What to do - Present the following data again exactly as it is shown.

Start of Items

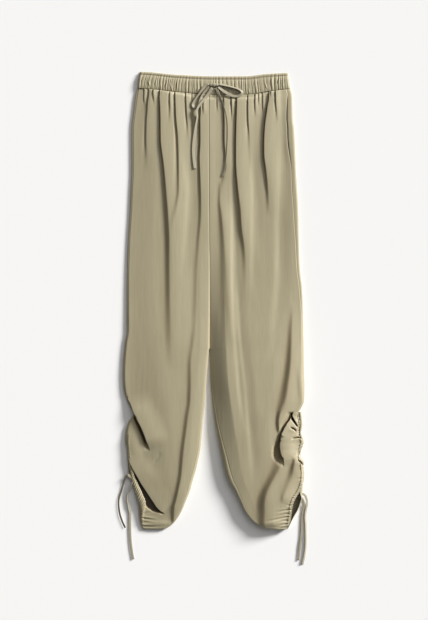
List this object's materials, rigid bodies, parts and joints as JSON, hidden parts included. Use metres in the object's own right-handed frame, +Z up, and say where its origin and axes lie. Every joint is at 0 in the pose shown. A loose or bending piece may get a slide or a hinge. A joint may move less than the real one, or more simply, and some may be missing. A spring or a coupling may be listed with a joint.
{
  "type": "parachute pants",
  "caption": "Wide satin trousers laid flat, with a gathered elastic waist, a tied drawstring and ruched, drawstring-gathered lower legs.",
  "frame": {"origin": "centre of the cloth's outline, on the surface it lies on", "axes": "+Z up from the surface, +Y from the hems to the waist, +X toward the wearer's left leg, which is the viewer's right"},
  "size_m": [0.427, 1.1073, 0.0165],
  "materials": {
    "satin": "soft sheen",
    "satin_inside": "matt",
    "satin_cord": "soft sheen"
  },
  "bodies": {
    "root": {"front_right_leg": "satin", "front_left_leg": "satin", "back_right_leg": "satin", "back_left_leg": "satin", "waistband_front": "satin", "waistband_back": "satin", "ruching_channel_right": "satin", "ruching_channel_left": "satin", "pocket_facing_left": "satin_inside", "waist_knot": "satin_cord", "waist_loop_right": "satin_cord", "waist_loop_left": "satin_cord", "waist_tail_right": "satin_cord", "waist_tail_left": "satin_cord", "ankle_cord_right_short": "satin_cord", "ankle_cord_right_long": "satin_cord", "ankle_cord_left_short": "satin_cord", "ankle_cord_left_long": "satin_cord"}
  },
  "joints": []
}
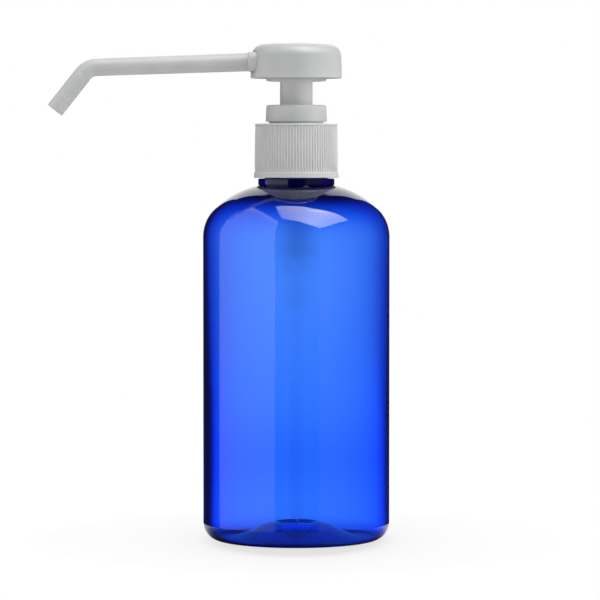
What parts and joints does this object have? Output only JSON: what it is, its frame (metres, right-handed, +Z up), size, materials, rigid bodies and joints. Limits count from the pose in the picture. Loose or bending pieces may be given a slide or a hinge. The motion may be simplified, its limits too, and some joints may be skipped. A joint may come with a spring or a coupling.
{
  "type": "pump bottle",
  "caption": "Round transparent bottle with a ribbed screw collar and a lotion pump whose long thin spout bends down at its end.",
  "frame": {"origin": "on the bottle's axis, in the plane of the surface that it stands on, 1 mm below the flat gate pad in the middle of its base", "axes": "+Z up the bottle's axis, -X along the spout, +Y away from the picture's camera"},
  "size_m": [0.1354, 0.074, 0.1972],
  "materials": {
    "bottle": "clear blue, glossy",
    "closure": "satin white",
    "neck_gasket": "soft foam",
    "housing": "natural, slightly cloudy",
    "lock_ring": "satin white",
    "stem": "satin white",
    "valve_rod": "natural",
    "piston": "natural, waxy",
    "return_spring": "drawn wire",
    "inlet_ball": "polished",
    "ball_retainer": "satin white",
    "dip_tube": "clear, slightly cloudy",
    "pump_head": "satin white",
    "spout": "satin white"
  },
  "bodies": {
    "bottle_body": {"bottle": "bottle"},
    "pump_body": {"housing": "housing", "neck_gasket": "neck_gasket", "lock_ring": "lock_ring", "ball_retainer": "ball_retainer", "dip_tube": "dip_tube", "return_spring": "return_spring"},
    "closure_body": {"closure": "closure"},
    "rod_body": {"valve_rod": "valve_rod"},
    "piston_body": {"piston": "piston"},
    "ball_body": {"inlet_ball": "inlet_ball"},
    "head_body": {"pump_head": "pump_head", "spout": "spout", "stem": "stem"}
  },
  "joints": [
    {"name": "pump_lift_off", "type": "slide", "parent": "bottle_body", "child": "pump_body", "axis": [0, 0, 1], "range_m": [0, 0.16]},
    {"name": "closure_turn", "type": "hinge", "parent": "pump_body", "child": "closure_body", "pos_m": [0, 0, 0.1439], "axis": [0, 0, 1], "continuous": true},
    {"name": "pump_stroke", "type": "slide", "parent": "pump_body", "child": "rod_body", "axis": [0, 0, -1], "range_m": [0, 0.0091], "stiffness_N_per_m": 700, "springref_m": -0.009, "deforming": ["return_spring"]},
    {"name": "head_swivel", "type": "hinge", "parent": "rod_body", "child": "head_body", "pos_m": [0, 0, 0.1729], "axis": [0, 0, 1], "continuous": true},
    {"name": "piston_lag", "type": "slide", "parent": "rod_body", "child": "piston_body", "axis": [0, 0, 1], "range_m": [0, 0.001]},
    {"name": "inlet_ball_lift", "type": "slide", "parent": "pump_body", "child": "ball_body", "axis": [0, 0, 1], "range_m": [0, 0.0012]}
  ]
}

End of Items

Task result -
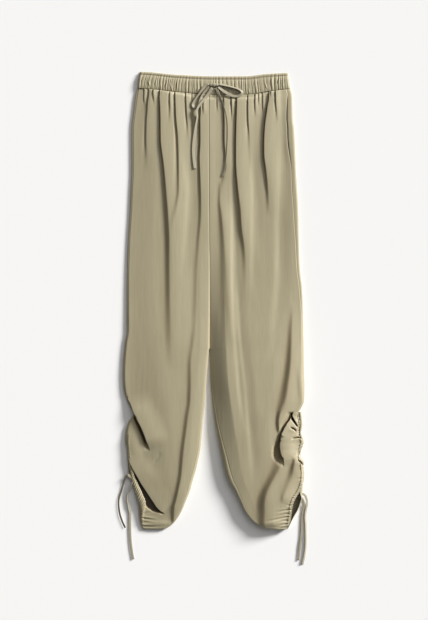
List this object's materials, rigid bodies, parts and joints as JSON, hidden parts included. Use metres in the object's own right-handed frame, +Z up, and say where its origin and axes lie. Every joint is at 0 in the pose shown. A loose or bending piece may get a slide or a hinge. A joint may move less than the real one, or more simply, and some may be missing. A spring or a coupling may be listed with a joint.
{
  "type": "parachute pants",
  "caption": "Wide satin trousers laid flat, with a gathered elastic waist, a tied drawstring and ruched, drawstring-gathered lower legs.",
  "frame": {"origin": "centre of the cloth's outline, on the surface it lies on", "axes": "+Z up from the surface, +Y from the hems to the waist, +X toward the wearer's left leg, which is the viewer's right"},
  "size_m": [0.427, 1.1073, 0.0165],
  "materials": {
    "satin": "soft sheen",
    "satin_inside": "matt",
    "satin_cord": "soft sheen"
  },
  "bodies": {
    "root": {"front_right_leg": "satin", "front_left_leg": "satin", "back_right_leg": "satin", "back_left_leg": "satin", "waistband_front": "satin", "waistband_back": "satin", "ruching_channel_right": "satin", "ruching_channel_left": "satin", "pocket_facing_left": "satin_inside", "waist_knot": "satin_cord", "waist_loop_right": "satin_cord", "waist_loop_left": "satin_cord", "waist_tail_right": "satin_cord", "waist_tail_left": "satin_cord", "ankle_cord_right_short": "satin_cord", "ankle_cord_right_long": "satin_cord", "ankle_cord_left_short": "satin_cord", "ankle_cord_left_long": "satin_cord"}
  },
  "joints": []
}
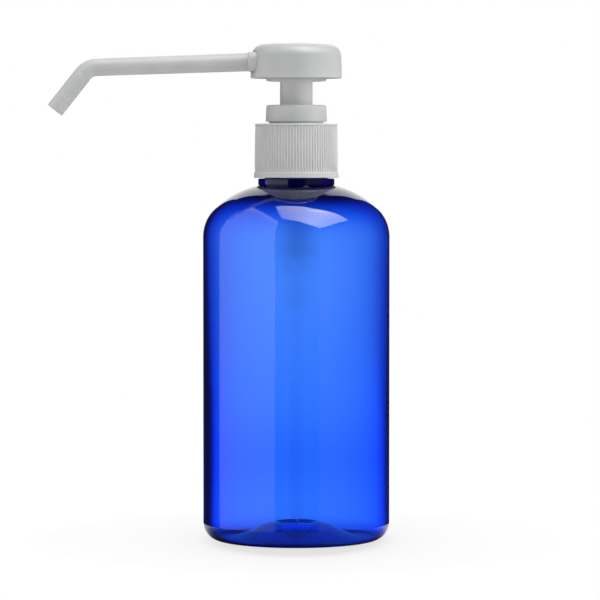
What parts and joints does this object have? Output only JSON: what it is, its frame (metres, right-handed, +Z up), size, materials, rigid bodies and joints. Limits count from the pose in the picture. Loose or bending pieces may be given a slide or a hinge. The motion may be simplified, its limits too, and some joints may be skipped. A joint may come with a spring or a coupling.
{
  "type": "pump bottle",
  "caption": "Round transparent bottle with a ribbed screw collar and a lotion pump whose long thin spout bends down at its end.",
  "frame": {"origin": "on the bottle's axis, in the plane of the surface that it stands on, 1 mm below the flat gate pad in the middle of its base", "axes": "+Z up the bottle's axis, -X along the spout, +Y away from the picture's camera"},
  "size_m": [0.1354, 0.074, 0.1972],
  "materials": {
    "bottle": "clear blue, glossy",
    "closure": "satin white",
    "neck_gasket": "soft foam",
    "housing": "natural, slightly cloudy",
    "lock_ring": "satin white",
    "stem": "satin white",
    "valve_rod": "natural",
    "piston": "natural, waxy",
    "return_spring": "drawn wire",
    "inlet_ball": "polished",
    "ball_retainer": "satin white",
    "dip_tube": "clear, slightly cloudy",
    "pump_head": "satin white",
    "spout": "satin white"
  },
  "bodies": {
    "bottle_body": {"bottle": "bottle"},
    "pump_body": {"housing": "housing", "neck_gasket": "neck_gasket", "lock_ring": "lock_ring", "ball_retainer": "ball_retainer", "dip_tube": "dip_tube", "return_spring": "return_spring"},
    "closure_body": {"closure": "closure"},
    "rod_body": {"valve_rod": "valve_rod"},
    "piston_body": {"piston": "piston"},
    "ball_body": {"inlet_ball": "inlet_ball"},
    "head_body": {"pump_head": "pump_head", "spout": "spout", "stem": "stem"}
  },
  "joints": [
    {"name": "pump_lift_off", "type": "slide", "parent": "bottle_body", "child": "pump_body", "axis": [0, 0, 1], "range_m": [0, 0.16]},
    {"name": "closure_turn", "type": "hinge", "parent": "pump_body", "child": "closure_body", "pos_m": [0, 0, 0.1439], "axis": [0, 0, 1], "continuous": true},
    {"name": "pump_stroke", "type": "slide", "parent": "pump_body", "child": "rod_body", "axis": [0, 0, -1], "range_m": [0, 0.0091], "stiffness_N_per_m": 700, "springref_m": -0.009, "deforming": ["return_spring"]},
    {"name": "head_swivel", "type": "hinge", "parent": "rod_body", "child": "head_body", "pos_m": [0, 0, 0.1729], "axis": [0, 0, 1], "continuous": true},
    {"name": "piston_lag", "type": "slide", "parent": "rod_body", "child": "piston_body", "axis": [0, 0, 1], "range_m": [0, 0.001]},
    {"name": "inlet_ball_lift", "type": "slide", "parent": "pump_body", "child": "ball_body", "axis": [0, 0, 1], "range_m": [0, 0.0012]}
  ]
}